Once again the series, “Through my eyes Natural disaster zones”, has achieved its goal. In an excellent production, this story for young people gives children an immediate and inside view of what exactly happens when there is a natural disaster. The story is told by a fourteen year old Philippine girl, Angel. The story has been checked carefully for authenticity, and dates and facts are accurate. Indeed, a Timeline at the back of the book verifies all the facts given.
Angel is a very happy girl. It is her fourteenth birthday and the family will have a great celebration over dinner. However, there is a Government warning that a typhoon is about to approach her island.
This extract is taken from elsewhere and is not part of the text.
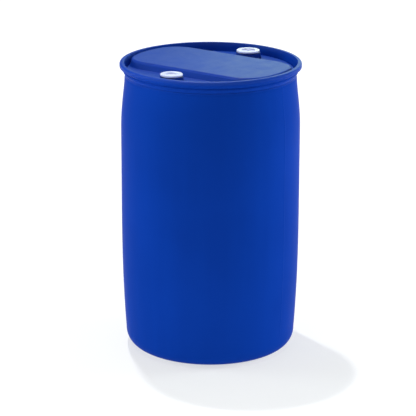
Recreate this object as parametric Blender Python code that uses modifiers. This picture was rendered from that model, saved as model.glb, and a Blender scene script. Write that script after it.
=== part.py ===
"""A 220 litre plastic tight-head drum with a handling ring and two screwed bungs.

The drum is one hollow blow-moulded shell. Its head has a raised band across the middle and a
sunken well on each side of it. A bung neck is welded into each well, and a white plug screws
into each neck on a flat gasket. The handling ring stands round the head.

Units are metres. +Z is up, the origin is the centre of the base, the raised band runs along X
and the bungs lie on Y.
"""
import math

import bmesh
import bpy

# Drum body
BODY_RADIUS = 0.2845
WALL = 0.0037
BODY_SEGMENTS = 48
NECK_RADIUS = 0.2665
LEDGE_TOP = 0.895
LEDGE_RADIUS = 0.2712
LEDGE_FOOT = 0.890
SHOULDER_TOP = 0.8865
SHOULDER_RADIUS = 0.2723
SHOULDER_START_POWER = 1.45
SHOULDER_END_POWER = 2.3
BELLY_TOP = 0.72
BELLY_BOTTOM = 0.45
TAPER_BOTTOM = 0.057
TAPER_RADIUS = 0.2727
TAPER_POWER = 2.4
CORNER_POWER = 2.3
FOOT_OUTER_RADIUS = 0.212
FOOT_INNER_RADIUS = 0.198
BASE_RECESS_RADIUS = 0.166
BASE_RECESS_DEPTH = 0.010

# Head: a raised band between two wells
WELL_FLOOR = 0.909
HEAD_CORNER = 0.005
BAND_TOP = 0.933
BAND_HALF_WIDTH = 0.132
BAND_END_RADIUS = 0.2615
BAND_CORNER_RADIUS = 0.085
BAND_EDGE = 0.006
BAND_END_DRAFT = 0.0035
BAND_SIDE_DRAFT = 0.014
BAND_ROOT = 0.010

# Handling ring
RING_TOP = 0.935
RING_FOOT = 0.8955
RING_RADIUS = 0.2877
RING_FLARE_HEIGHT = 0.9235
RING_LIP_OUTER_RADIUS = 0.278
RING_LIP_INNER_RADIUS = 0.2748
RING_BORE = NECK_RADIUS + 0.0003
RING_WAIST_RADIUS = 0.2735
RING_BEAD_RADIUS = 0.2755
RING_FLARE_TUCK = 0.0015
RING_FLARE_EDGE = 0.0020
RING_WAIST_RISE = 0.0160
RING_BEAD_RISE = 0.0130
RING_BEAD_DROP = 0.0090
RING_TUCK_RISE = 0.0035
RING_TUCK_RADIUS = 0.2718
RING_FOOT_RADIUS = 0.2712
RING_LIP_TUCK = 0.0012
RING_LIP_EDGE = 0.004

# Bungs
BUNG_OFFSET = 0.207
BUNG_SEGMENTS = 24
PLUG_TOP = 0.934
FLANGE_THICKNESS = 0.0055
FLANGE_EDGE = 0.0012
GASKET_THICKNESS = 0.0016
CONTACT_GAP = 0.0003
SPIGOT_BOTTOM = 0.9005
SPIGOT_WALL = 0.0042
PLUG_FLOOR = 0.003
WRENCH_RECESS_DEPTH = 0.0045
LUG_WIDTH = 0.009
LUG_GAP = 0.017
LUG_SINK = 0.0012
NECK_BOTTOM = 0.8915
NECK_WALL = 0.0045
COLLAR_EDGE = 0.0015
THREAD_ROOT_SINK = 0.0008
THREAD_LEAD_IN = math.radians(30)

FLANGE_BOTTOM = PLUG_TOP - FLANGE_THICKNESS
GASKET_TOP = FLANGE_BOTTOM - CONTACT_GAP
GASKET_BOTTOM = GASKET_TOP - GASKET_THICKNESS
COLLAR_TOP = GASKET_BOTTOM - CONTACT_GAP

# Each bung: the coarse one has a buttress thread of 4 mm pitch, the fine one a 2 inch pipe thread.
BUNGS = {
    "coarse": {
        "side": -1,
        "flange_radius": 0.0345,
        "recess_radius": 0.0205,
        "spigot_radius": 0.0259,
        "thread_radius": 0.0278,
        "pitch": 0.004,
        "turns": 2.5,
        "thread_start": 0.9125,
        "thread_foot": 0.0024,
        "thread_crest": 0.0009,
        "thread_lean": 0.0005,
        "clearance": 0.0003,
        "neck_bore": 0.02645,
        "groove_radius": 0.02835,
        "collar_top_radius": 0.0355,
        "collar_base_radius": 0.0400,
        "lug_angle": math.radians(35),
    },
    "fine": {
        "side": 1,
        "flange_radius": 0.0370,
        "recess_radius": 0.0225,
        "spigot_radius": 0.0285,
        "thread_radius": 0.02965,
        "pitch": 0.002309,
        "turns": 4.0,
        "thread_start": 0.9128,
        "thread_foot": 0.00145,
        "thread_crest": 0.0004,
        "thread_lean": 0.0,
        "clearance": 0.00025,
        "neck_bore": 0.0289,
        "groove_radius": 0.03005,
        "collar_top_radius": 0.0390,
        "collar_base_radius": 0.0430,
        "lug_angle": math.radians(125),
    },
}

SHADE_ANGLE = math.radians(35)


def clear_scene():
    """Remove every object, so that the script can be run again in the same file."""
    for item in list(bpy.data.objects):
        bpy.data.objects.remove(item, do_unlink=True)


def new_collection(name):
    """A collection of the scene."""
    collection = bpy.data.collections.new(name)
    bpy.context.scene.collection.children.link(collection)
    return collection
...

The people there have faced many such dangers and prepare themselves as best they can to withstand the huge winds and rain that is approaching. Because the typhoon is a seasonal occurrence, the families have their plans and tie down any moving thing and drag their boats away from the shore.
Unfortunately, the typhoon develops into a Super Typhoon and is named Yolanda. The date is 8th November 2013 and when the wind slams into the city, the gusts are in excess of 298 km per hour with tidal surges measuring up to 5 metres. Tacloban City and coastal towns are flattened. It is here that we see, smell, and experience what Angel saw. She was lucky to be washed up to her roof when the surge came through and finished up clinging on to a telegraph pole with her neighbour. Her mother and brothers had gone to stay with the grandparents, but her father, who was home with her, was nowhere to be found.
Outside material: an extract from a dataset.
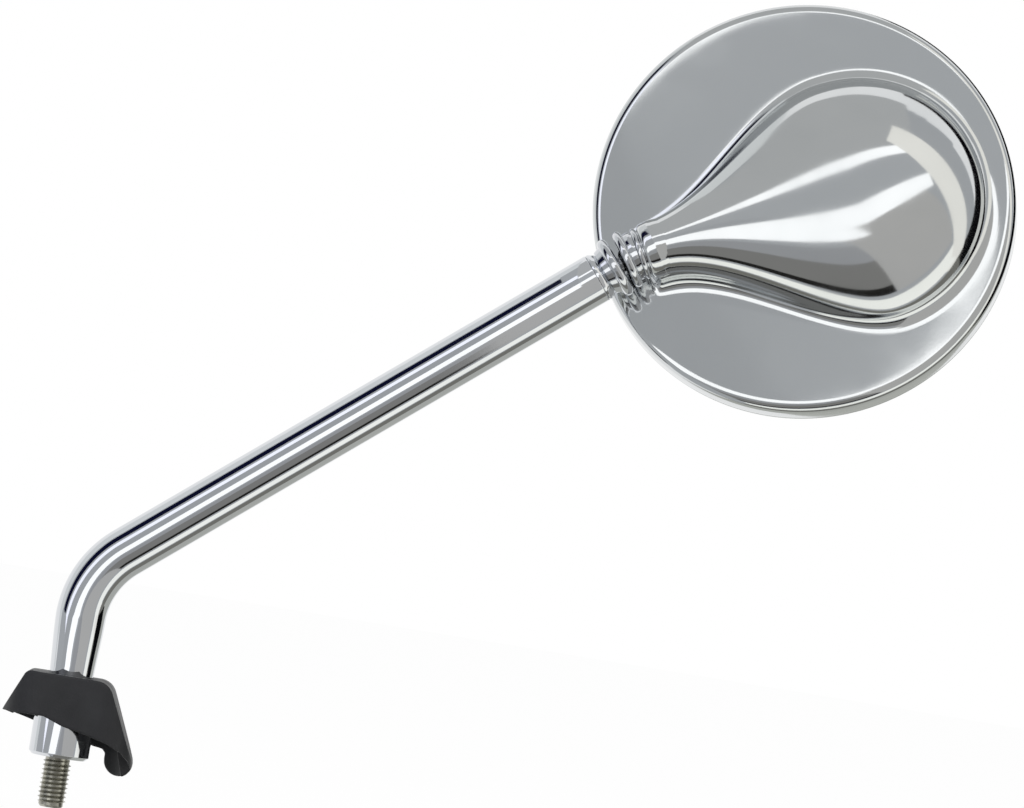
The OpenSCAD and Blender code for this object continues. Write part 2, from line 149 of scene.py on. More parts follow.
@dataclass(frozen=True)
class Finish:
    """A surface finish: one Principled shader with two scales of noise in its gloss and relief.

    Wavelengths and depths are in millimetres.
    """

    title: str
    colour: str
    second_colour: str
    metallic: float
    roughness: float
    roughness_swing: float
    wave: float
    wave_depth: float
    grain: float
    grain_depth: float
    coat: float = 0.0

    def noise(self, tree: NodeTree, wave: float, detail: float) -> NodeSocket:
        """Makes a noise pattern of one wavelength on Object coordinates.

        Args:
            tree: the material's node tree.
            wave: distance between the pattern's crests, in millimetres.
            detail: how many finer octaves it holds.

        Returns:
            The pattern's value socket.
        """
        place = add_node(tree, "ShaderNodeTexCoord").outputs["Object"]
        inputs = {"Vector": place, "Scale": 1 / (wave * MM), "Detail": detail, "Roughness": 0.5}
        return add_node(tree, "ShaderNodeTexNoise", inputs).outputs["Fac"]

    def build(self) -> Material:
        """Builds the material's nodes.

        Returns:
            The finished material.
        """
        material = bpy.data.materials.new(self.title)
        tree = blank(material)
        broad = self.noise(tree, self.wave, 2.0)
        fine = self.noise(tree, self.grain, 4.0)
        tints = {0: broad, 6: linear(self.colour), 7: linear(self.second_colour)}
        span = {
            "Value": broad,
            "From Min": 0.3,
            "From Max": 0.7,
            "To Min": max(0.0, self.roughness - self.roughness_swing),
            "To Max": self.roughness + self.roughness_swing,
        }
        swell = {"Strength": 1.0, "Distance": self.wave_depth * MM, "Height": broad}
        relief = {"Strength": 1.0, "Distance": self.grain_depth * MM, "Height": fine}
        relief["Normal"] = add_node(tree, "ShaderNodeBump", swell).outputs["Normal"]
        look = {
            "Base Color": add_node(tree, "ShaderNodeMix", tints, data_type="RGBA").outputs[2],
            "Metallic": self.metallic,
            "Roughness": add_node(tree, "ShaderNodeMapRange", span).outputs["Result"],
            "Normal": add_node(tree, "ShaderNodeBump", relief).outputs["Normal"],
            "Coat Weight": self.coat,
        }
        shader = add_node(tree, "ShaderNodeBsdfPrincipled", look)
        add_node(tree, "ShaderNodeOutputMaterial", {"Surface": shader.outputs["BSDF"]})
        return material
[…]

From now on Angel has to decide how to reunite with her family, how to navigate the rubble that was her town, and how to survive with no water or food. What she sees, thinks and does is explained clearly, although there are no graphic details about death. The issues that arise are dealt with, and looters are to be avoided. Her tenacity sees Angel overcome many difficulties and use rational thinking to solve many everyday problems.
Beginning with the map at the start of the story, and the timeline at the end, we have a great sense of where this happened and how many people suffered. Unfortunately, the timeline is still showing that in 2018 many people have not been relocated.